[start]

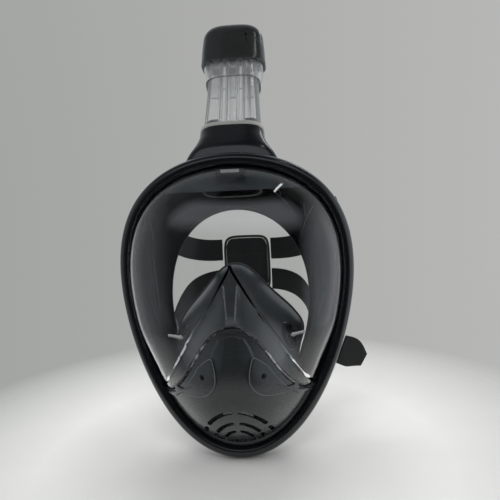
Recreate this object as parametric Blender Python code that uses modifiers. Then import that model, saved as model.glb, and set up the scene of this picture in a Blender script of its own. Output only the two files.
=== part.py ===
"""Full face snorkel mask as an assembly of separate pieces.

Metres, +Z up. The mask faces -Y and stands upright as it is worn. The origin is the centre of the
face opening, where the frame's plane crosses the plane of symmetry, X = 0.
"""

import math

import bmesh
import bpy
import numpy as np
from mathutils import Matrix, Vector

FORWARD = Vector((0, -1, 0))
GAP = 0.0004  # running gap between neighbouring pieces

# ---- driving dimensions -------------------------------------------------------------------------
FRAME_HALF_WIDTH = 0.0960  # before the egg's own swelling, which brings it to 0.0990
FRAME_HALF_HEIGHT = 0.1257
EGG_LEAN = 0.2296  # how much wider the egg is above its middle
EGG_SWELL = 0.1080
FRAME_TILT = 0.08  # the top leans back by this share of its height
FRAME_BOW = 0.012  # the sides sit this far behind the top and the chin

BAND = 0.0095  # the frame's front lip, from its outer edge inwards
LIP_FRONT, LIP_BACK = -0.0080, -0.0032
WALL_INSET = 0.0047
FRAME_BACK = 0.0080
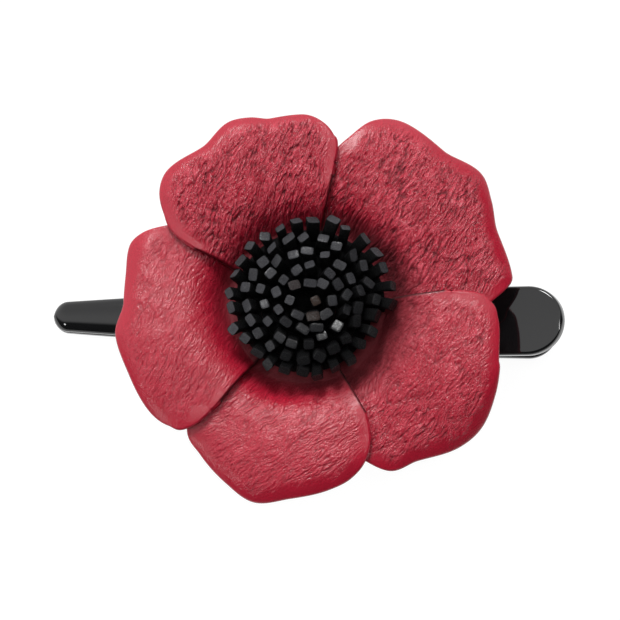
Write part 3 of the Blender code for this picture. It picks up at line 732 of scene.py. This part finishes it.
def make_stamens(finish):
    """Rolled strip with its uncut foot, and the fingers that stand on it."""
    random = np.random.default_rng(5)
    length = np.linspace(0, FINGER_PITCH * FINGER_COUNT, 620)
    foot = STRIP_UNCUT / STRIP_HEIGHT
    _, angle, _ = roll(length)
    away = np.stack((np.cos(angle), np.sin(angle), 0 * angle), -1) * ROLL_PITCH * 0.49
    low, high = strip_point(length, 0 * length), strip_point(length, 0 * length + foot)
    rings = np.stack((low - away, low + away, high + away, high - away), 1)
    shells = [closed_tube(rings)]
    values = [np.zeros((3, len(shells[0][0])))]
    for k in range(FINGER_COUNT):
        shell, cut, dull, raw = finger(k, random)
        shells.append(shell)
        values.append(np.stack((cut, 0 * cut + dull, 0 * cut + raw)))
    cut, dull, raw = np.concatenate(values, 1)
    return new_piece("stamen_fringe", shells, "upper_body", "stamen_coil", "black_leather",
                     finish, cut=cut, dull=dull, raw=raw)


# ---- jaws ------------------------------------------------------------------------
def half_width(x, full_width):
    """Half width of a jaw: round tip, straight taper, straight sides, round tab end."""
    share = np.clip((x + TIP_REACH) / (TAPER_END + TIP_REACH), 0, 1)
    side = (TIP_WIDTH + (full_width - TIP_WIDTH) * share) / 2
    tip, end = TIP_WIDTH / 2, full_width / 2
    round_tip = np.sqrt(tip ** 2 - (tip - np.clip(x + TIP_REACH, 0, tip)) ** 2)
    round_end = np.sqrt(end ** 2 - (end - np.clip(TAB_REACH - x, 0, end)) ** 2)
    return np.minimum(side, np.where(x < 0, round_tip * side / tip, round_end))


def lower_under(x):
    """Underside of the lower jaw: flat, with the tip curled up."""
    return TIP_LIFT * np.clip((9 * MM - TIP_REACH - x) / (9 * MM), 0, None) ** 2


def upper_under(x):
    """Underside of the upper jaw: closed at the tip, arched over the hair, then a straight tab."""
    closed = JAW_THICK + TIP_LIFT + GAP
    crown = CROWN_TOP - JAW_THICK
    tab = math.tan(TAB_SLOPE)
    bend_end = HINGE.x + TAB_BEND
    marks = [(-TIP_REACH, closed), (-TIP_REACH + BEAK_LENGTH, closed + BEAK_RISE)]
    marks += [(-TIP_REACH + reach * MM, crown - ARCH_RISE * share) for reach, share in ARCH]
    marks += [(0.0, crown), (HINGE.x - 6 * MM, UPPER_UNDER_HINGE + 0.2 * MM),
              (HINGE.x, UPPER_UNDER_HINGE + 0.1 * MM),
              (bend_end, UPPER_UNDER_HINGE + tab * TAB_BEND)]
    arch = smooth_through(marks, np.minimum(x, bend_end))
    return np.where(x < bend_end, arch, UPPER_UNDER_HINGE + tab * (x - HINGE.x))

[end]
[start]

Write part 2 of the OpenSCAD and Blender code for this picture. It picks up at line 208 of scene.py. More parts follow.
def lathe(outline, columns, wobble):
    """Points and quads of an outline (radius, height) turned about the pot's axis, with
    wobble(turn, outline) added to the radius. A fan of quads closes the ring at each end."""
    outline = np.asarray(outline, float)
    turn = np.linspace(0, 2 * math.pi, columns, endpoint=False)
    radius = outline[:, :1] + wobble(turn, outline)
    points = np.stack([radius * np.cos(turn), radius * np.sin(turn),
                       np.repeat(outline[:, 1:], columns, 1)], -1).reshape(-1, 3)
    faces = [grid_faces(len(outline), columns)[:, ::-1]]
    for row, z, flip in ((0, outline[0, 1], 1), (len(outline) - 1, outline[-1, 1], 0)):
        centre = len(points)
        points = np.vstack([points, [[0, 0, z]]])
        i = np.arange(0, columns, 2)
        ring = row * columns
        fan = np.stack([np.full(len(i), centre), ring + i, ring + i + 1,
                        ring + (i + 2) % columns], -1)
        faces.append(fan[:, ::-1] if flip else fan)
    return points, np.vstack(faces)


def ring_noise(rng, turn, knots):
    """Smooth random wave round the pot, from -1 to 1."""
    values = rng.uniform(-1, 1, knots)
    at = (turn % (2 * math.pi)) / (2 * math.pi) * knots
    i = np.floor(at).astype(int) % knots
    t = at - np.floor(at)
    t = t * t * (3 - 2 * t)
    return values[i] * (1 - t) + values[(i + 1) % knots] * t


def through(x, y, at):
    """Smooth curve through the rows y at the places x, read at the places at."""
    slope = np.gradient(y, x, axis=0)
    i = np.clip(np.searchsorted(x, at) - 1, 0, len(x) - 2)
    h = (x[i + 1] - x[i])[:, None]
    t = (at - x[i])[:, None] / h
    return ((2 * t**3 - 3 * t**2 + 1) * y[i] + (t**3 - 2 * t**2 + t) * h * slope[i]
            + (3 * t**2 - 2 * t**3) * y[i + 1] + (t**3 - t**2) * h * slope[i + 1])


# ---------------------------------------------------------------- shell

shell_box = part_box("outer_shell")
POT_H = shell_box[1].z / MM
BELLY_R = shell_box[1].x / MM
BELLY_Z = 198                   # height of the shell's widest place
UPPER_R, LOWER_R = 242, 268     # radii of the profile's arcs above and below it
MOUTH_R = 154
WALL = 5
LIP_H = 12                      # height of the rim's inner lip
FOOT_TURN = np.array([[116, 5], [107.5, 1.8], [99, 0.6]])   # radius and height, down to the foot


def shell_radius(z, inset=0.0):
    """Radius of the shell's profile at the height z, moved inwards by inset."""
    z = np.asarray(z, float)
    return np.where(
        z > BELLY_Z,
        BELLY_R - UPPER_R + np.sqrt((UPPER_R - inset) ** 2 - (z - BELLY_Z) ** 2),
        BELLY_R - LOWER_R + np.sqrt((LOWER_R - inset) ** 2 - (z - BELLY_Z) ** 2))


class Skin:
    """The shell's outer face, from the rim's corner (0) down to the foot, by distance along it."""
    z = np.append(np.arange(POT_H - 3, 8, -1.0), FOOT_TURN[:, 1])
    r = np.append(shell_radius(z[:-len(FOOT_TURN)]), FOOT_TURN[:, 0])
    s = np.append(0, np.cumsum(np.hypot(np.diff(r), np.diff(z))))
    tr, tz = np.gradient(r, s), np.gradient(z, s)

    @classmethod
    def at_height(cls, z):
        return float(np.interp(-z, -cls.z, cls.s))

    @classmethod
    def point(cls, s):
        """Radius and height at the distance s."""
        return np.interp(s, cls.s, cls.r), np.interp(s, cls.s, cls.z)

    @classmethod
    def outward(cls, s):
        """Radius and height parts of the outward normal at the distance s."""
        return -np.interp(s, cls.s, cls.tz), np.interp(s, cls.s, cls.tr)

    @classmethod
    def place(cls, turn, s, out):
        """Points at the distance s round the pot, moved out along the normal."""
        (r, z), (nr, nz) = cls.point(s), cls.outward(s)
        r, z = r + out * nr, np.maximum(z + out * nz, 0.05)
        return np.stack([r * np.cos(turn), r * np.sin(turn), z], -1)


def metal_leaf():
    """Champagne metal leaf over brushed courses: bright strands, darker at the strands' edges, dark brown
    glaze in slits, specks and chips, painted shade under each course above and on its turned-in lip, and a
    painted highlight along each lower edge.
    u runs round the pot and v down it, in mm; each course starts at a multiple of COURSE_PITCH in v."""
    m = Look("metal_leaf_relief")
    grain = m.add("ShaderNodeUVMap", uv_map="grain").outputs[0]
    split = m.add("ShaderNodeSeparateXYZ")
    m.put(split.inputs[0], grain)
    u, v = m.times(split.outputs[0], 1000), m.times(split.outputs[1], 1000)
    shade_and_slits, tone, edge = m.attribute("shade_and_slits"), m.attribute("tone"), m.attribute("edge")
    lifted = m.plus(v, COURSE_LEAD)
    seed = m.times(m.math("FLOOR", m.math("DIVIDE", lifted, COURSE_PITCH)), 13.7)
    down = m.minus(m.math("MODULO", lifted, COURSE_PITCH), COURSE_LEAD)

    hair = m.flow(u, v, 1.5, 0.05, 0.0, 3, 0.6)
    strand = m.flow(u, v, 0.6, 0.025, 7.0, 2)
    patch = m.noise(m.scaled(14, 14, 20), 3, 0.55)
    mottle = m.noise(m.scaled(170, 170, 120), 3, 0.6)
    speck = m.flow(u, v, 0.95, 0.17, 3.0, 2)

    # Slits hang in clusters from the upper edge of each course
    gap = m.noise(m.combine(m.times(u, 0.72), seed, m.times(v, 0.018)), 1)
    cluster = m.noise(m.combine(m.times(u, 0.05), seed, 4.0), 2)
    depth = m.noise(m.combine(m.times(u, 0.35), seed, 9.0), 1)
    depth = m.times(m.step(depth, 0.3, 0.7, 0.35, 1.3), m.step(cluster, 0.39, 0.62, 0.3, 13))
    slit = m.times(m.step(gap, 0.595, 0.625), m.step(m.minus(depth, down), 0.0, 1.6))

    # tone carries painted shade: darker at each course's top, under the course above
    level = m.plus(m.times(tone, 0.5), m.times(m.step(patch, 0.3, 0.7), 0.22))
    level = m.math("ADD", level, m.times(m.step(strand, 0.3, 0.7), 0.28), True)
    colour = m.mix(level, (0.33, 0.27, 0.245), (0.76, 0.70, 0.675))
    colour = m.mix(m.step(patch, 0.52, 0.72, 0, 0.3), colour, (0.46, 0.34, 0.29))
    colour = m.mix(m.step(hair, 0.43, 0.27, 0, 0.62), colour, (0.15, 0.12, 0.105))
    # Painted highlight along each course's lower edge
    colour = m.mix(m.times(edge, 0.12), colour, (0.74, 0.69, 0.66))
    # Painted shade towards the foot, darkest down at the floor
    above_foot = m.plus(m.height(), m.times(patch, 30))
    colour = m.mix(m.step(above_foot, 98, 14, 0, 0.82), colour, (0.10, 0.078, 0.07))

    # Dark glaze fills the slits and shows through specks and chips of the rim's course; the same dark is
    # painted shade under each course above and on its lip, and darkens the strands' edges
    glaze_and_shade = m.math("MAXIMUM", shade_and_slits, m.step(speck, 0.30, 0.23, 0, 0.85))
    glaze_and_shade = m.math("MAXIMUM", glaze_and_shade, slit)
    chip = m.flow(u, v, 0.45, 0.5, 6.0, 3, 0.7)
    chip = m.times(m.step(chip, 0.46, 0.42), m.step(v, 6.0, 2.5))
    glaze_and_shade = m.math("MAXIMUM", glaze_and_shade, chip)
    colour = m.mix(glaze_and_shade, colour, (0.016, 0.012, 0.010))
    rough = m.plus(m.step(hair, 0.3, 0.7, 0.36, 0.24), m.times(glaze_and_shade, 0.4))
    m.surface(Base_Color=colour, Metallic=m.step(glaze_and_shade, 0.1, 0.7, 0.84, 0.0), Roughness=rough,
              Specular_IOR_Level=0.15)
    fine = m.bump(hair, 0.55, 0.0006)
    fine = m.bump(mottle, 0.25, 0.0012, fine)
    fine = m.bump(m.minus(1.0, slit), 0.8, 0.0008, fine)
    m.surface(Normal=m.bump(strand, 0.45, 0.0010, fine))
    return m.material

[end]
[start]

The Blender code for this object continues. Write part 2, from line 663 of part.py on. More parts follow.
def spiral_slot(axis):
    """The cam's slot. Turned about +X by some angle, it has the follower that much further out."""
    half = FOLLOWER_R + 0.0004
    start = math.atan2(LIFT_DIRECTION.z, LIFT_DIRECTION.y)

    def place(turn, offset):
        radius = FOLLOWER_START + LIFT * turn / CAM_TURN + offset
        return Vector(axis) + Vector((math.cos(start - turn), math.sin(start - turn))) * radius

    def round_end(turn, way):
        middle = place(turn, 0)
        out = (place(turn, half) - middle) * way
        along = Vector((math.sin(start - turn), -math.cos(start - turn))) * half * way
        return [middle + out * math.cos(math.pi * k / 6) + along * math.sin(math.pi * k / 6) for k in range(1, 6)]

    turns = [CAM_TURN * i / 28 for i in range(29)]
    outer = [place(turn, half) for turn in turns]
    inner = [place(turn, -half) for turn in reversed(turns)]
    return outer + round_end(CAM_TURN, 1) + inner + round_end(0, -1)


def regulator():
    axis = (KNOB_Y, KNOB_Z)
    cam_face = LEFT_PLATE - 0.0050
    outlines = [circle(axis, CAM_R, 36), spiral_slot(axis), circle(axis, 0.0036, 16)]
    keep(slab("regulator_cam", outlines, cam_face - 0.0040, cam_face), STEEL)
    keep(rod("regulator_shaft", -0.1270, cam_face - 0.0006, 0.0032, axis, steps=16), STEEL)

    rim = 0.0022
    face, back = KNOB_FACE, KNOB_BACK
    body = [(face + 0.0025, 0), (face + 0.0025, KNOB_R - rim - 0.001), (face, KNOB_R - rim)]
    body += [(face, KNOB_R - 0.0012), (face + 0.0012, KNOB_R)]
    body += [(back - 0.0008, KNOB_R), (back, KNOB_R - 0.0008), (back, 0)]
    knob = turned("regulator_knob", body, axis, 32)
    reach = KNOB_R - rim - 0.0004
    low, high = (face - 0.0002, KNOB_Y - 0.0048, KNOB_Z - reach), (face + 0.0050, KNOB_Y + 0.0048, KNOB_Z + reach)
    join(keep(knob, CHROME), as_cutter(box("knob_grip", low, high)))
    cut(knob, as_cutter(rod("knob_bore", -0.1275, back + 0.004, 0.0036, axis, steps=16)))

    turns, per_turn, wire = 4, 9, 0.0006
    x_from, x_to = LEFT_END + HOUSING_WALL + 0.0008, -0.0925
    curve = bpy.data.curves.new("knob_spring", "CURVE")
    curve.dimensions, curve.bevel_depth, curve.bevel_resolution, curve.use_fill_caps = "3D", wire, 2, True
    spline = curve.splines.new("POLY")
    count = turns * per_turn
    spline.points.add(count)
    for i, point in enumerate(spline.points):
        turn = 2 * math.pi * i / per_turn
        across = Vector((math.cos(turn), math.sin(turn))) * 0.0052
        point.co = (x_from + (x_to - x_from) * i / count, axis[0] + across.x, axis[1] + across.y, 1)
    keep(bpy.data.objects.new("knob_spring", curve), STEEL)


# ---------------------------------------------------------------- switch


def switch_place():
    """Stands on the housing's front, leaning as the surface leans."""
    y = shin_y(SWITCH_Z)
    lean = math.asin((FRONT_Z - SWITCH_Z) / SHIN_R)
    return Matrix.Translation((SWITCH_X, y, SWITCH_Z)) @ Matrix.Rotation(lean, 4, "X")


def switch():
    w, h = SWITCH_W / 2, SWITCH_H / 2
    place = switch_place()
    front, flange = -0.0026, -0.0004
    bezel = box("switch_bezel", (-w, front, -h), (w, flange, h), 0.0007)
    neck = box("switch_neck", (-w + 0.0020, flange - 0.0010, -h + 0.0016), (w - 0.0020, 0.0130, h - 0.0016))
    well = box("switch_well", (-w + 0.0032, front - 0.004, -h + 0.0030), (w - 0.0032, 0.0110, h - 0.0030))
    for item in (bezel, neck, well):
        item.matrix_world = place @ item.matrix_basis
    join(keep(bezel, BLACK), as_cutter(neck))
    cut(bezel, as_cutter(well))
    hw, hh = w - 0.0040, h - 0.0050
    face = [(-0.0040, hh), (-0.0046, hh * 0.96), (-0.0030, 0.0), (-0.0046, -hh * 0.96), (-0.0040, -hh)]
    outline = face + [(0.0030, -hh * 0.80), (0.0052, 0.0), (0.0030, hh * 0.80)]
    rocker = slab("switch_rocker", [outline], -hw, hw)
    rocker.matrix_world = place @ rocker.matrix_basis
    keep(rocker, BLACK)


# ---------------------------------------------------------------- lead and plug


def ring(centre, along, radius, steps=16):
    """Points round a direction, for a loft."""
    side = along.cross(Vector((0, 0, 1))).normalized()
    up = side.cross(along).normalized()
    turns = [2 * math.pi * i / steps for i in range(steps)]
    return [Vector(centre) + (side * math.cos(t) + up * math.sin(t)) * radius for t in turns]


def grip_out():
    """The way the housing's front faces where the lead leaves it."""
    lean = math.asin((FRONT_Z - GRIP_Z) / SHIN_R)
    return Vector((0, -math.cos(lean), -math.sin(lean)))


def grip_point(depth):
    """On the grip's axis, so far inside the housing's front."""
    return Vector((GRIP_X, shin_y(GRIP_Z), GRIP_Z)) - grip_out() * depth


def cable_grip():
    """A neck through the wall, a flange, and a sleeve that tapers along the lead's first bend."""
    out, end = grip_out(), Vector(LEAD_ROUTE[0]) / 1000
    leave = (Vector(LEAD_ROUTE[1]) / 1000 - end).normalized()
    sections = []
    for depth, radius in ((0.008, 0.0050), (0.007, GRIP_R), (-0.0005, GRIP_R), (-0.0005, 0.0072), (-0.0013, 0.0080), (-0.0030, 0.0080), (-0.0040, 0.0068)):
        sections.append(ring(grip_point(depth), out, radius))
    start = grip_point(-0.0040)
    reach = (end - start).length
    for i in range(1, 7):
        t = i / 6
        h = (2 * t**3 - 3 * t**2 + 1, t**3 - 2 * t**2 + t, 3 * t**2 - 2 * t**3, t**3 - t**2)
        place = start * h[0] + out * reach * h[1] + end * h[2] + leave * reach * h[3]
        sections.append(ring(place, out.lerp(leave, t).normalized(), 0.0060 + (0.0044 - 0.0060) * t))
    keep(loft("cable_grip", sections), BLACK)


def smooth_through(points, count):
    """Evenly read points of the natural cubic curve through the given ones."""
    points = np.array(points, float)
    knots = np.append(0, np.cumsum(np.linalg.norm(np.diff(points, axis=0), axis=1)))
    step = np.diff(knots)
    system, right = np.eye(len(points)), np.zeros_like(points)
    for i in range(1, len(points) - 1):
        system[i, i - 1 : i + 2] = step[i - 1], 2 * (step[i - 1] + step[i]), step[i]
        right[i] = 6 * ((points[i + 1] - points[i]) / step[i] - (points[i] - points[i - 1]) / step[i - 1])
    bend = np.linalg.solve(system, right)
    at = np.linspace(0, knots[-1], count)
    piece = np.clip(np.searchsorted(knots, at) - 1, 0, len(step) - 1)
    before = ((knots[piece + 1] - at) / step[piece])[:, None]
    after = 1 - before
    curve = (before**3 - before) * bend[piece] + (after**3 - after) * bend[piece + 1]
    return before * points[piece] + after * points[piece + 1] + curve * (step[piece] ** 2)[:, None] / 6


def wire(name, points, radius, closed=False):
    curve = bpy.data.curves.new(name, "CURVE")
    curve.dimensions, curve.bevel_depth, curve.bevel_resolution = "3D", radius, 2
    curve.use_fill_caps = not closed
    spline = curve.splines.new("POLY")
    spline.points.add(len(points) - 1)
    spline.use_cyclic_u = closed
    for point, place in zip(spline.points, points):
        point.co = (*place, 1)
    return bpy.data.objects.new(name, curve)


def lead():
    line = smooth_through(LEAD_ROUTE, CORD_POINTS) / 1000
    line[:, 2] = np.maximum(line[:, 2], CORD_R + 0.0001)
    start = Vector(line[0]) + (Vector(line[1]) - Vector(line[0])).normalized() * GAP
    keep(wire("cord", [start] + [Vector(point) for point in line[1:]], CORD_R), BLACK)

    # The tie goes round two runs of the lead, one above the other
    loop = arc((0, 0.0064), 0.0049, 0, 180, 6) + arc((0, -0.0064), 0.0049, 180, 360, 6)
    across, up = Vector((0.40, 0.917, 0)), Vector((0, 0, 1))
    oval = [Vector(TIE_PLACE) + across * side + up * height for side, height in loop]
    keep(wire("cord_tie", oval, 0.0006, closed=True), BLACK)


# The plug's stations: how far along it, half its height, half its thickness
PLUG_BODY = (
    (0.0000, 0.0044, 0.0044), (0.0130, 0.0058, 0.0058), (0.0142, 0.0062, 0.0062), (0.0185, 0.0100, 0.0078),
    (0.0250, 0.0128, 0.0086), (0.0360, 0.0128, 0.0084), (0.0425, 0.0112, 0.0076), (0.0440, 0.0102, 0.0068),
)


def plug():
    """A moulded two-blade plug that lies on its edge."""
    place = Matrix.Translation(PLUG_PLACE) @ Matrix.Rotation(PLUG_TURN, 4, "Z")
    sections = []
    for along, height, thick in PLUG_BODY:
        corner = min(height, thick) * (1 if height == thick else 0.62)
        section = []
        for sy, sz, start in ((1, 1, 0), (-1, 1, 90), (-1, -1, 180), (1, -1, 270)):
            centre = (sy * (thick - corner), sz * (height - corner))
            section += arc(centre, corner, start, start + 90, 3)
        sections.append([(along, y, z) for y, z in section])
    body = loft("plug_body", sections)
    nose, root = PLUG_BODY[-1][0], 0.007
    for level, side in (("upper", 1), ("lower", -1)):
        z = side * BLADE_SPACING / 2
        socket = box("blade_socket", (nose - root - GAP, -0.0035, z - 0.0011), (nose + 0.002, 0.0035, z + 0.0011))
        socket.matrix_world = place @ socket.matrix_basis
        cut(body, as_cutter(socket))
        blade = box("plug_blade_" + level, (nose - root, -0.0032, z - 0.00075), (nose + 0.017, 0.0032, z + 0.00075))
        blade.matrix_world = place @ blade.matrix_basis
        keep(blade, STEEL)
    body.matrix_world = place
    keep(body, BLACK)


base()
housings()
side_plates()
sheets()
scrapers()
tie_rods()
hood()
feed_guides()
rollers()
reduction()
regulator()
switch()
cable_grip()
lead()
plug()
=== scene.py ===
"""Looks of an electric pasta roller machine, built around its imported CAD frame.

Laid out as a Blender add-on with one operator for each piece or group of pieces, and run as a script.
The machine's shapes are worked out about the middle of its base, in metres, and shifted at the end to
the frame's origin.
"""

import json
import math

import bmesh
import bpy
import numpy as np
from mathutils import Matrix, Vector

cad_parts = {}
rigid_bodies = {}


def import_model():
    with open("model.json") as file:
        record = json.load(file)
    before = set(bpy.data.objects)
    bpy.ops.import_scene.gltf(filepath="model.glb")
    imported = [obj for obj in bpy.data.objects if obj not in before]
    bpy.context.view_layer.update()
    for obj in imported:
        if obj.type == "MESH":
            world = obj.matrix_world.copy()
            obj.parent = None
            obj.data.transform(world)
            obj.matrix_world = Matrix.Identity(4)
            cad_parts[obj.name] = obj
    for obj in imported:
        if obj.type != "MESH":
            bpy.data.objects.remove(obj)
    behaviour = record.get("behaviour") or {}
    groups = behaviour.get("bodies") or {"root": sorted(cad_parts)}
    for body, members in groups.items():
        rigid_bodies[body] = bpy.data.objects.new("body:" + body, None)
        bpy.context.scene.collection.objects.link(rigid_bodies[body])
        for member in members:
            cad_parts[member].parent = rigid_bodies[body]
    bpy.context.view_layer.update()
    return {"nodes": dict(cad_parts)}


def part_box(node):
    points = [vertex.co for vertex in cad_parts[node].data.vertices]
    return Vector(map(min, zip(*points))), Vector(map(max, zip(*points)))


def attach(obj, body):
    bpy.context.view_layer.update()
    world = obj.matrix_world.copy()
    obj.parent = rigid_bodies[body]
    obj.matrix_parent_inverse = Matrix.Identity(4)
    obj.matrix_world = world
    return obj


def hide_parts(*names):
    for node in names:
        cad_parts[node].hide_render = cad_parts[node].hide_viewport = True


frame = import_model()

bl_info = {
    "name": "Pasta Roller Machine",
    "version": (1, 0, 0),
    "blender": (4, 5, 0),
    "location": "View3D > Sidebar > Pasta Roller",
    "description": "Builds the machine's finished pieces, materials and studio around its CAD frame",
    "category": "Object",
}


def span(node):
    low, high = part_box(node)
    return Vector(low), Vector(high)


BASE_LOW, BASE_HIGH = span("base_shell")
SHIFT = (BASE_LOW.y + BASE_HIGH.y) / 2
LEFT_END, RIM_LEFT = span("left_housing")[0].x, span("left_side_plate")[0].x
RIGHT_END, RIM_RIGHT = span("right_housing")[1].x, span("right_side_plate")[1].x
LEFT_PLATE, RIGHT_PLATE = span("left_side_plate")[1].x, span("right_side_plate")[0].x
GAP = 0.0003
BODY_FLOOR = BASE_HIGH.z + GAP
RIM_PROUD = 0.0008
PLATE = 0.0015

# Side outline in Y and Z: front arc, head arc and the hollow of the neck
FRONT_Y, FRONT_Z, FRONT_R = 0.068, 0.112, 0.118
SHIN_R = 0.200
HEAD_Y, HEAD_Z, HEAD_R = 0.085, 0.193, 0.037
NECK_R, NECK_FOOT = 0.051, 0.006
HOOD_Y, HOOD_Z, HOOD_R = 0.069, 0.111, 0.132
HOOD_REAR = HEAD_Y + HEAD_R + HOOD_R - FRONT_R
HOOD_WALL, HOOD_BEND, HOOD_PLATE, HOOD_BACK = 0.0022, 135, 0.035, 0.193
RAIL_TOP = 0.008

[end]

## [SET EXERCISE]
Between the line containing "Recreate this object" and the line containing "of separate pieces." lies the part to return. Return it exactly, counting both of those lines.

## [FINISHED ANSWER]
Recreate this object as parametric Blender Python code that uses modifiers. Then import that model, saved as model.glb, and set up the scene of this picture in a Blender script of its own. Output only the two files.
=== part.py ===
"""Full face snorkel mask as an assembly of separate pieces.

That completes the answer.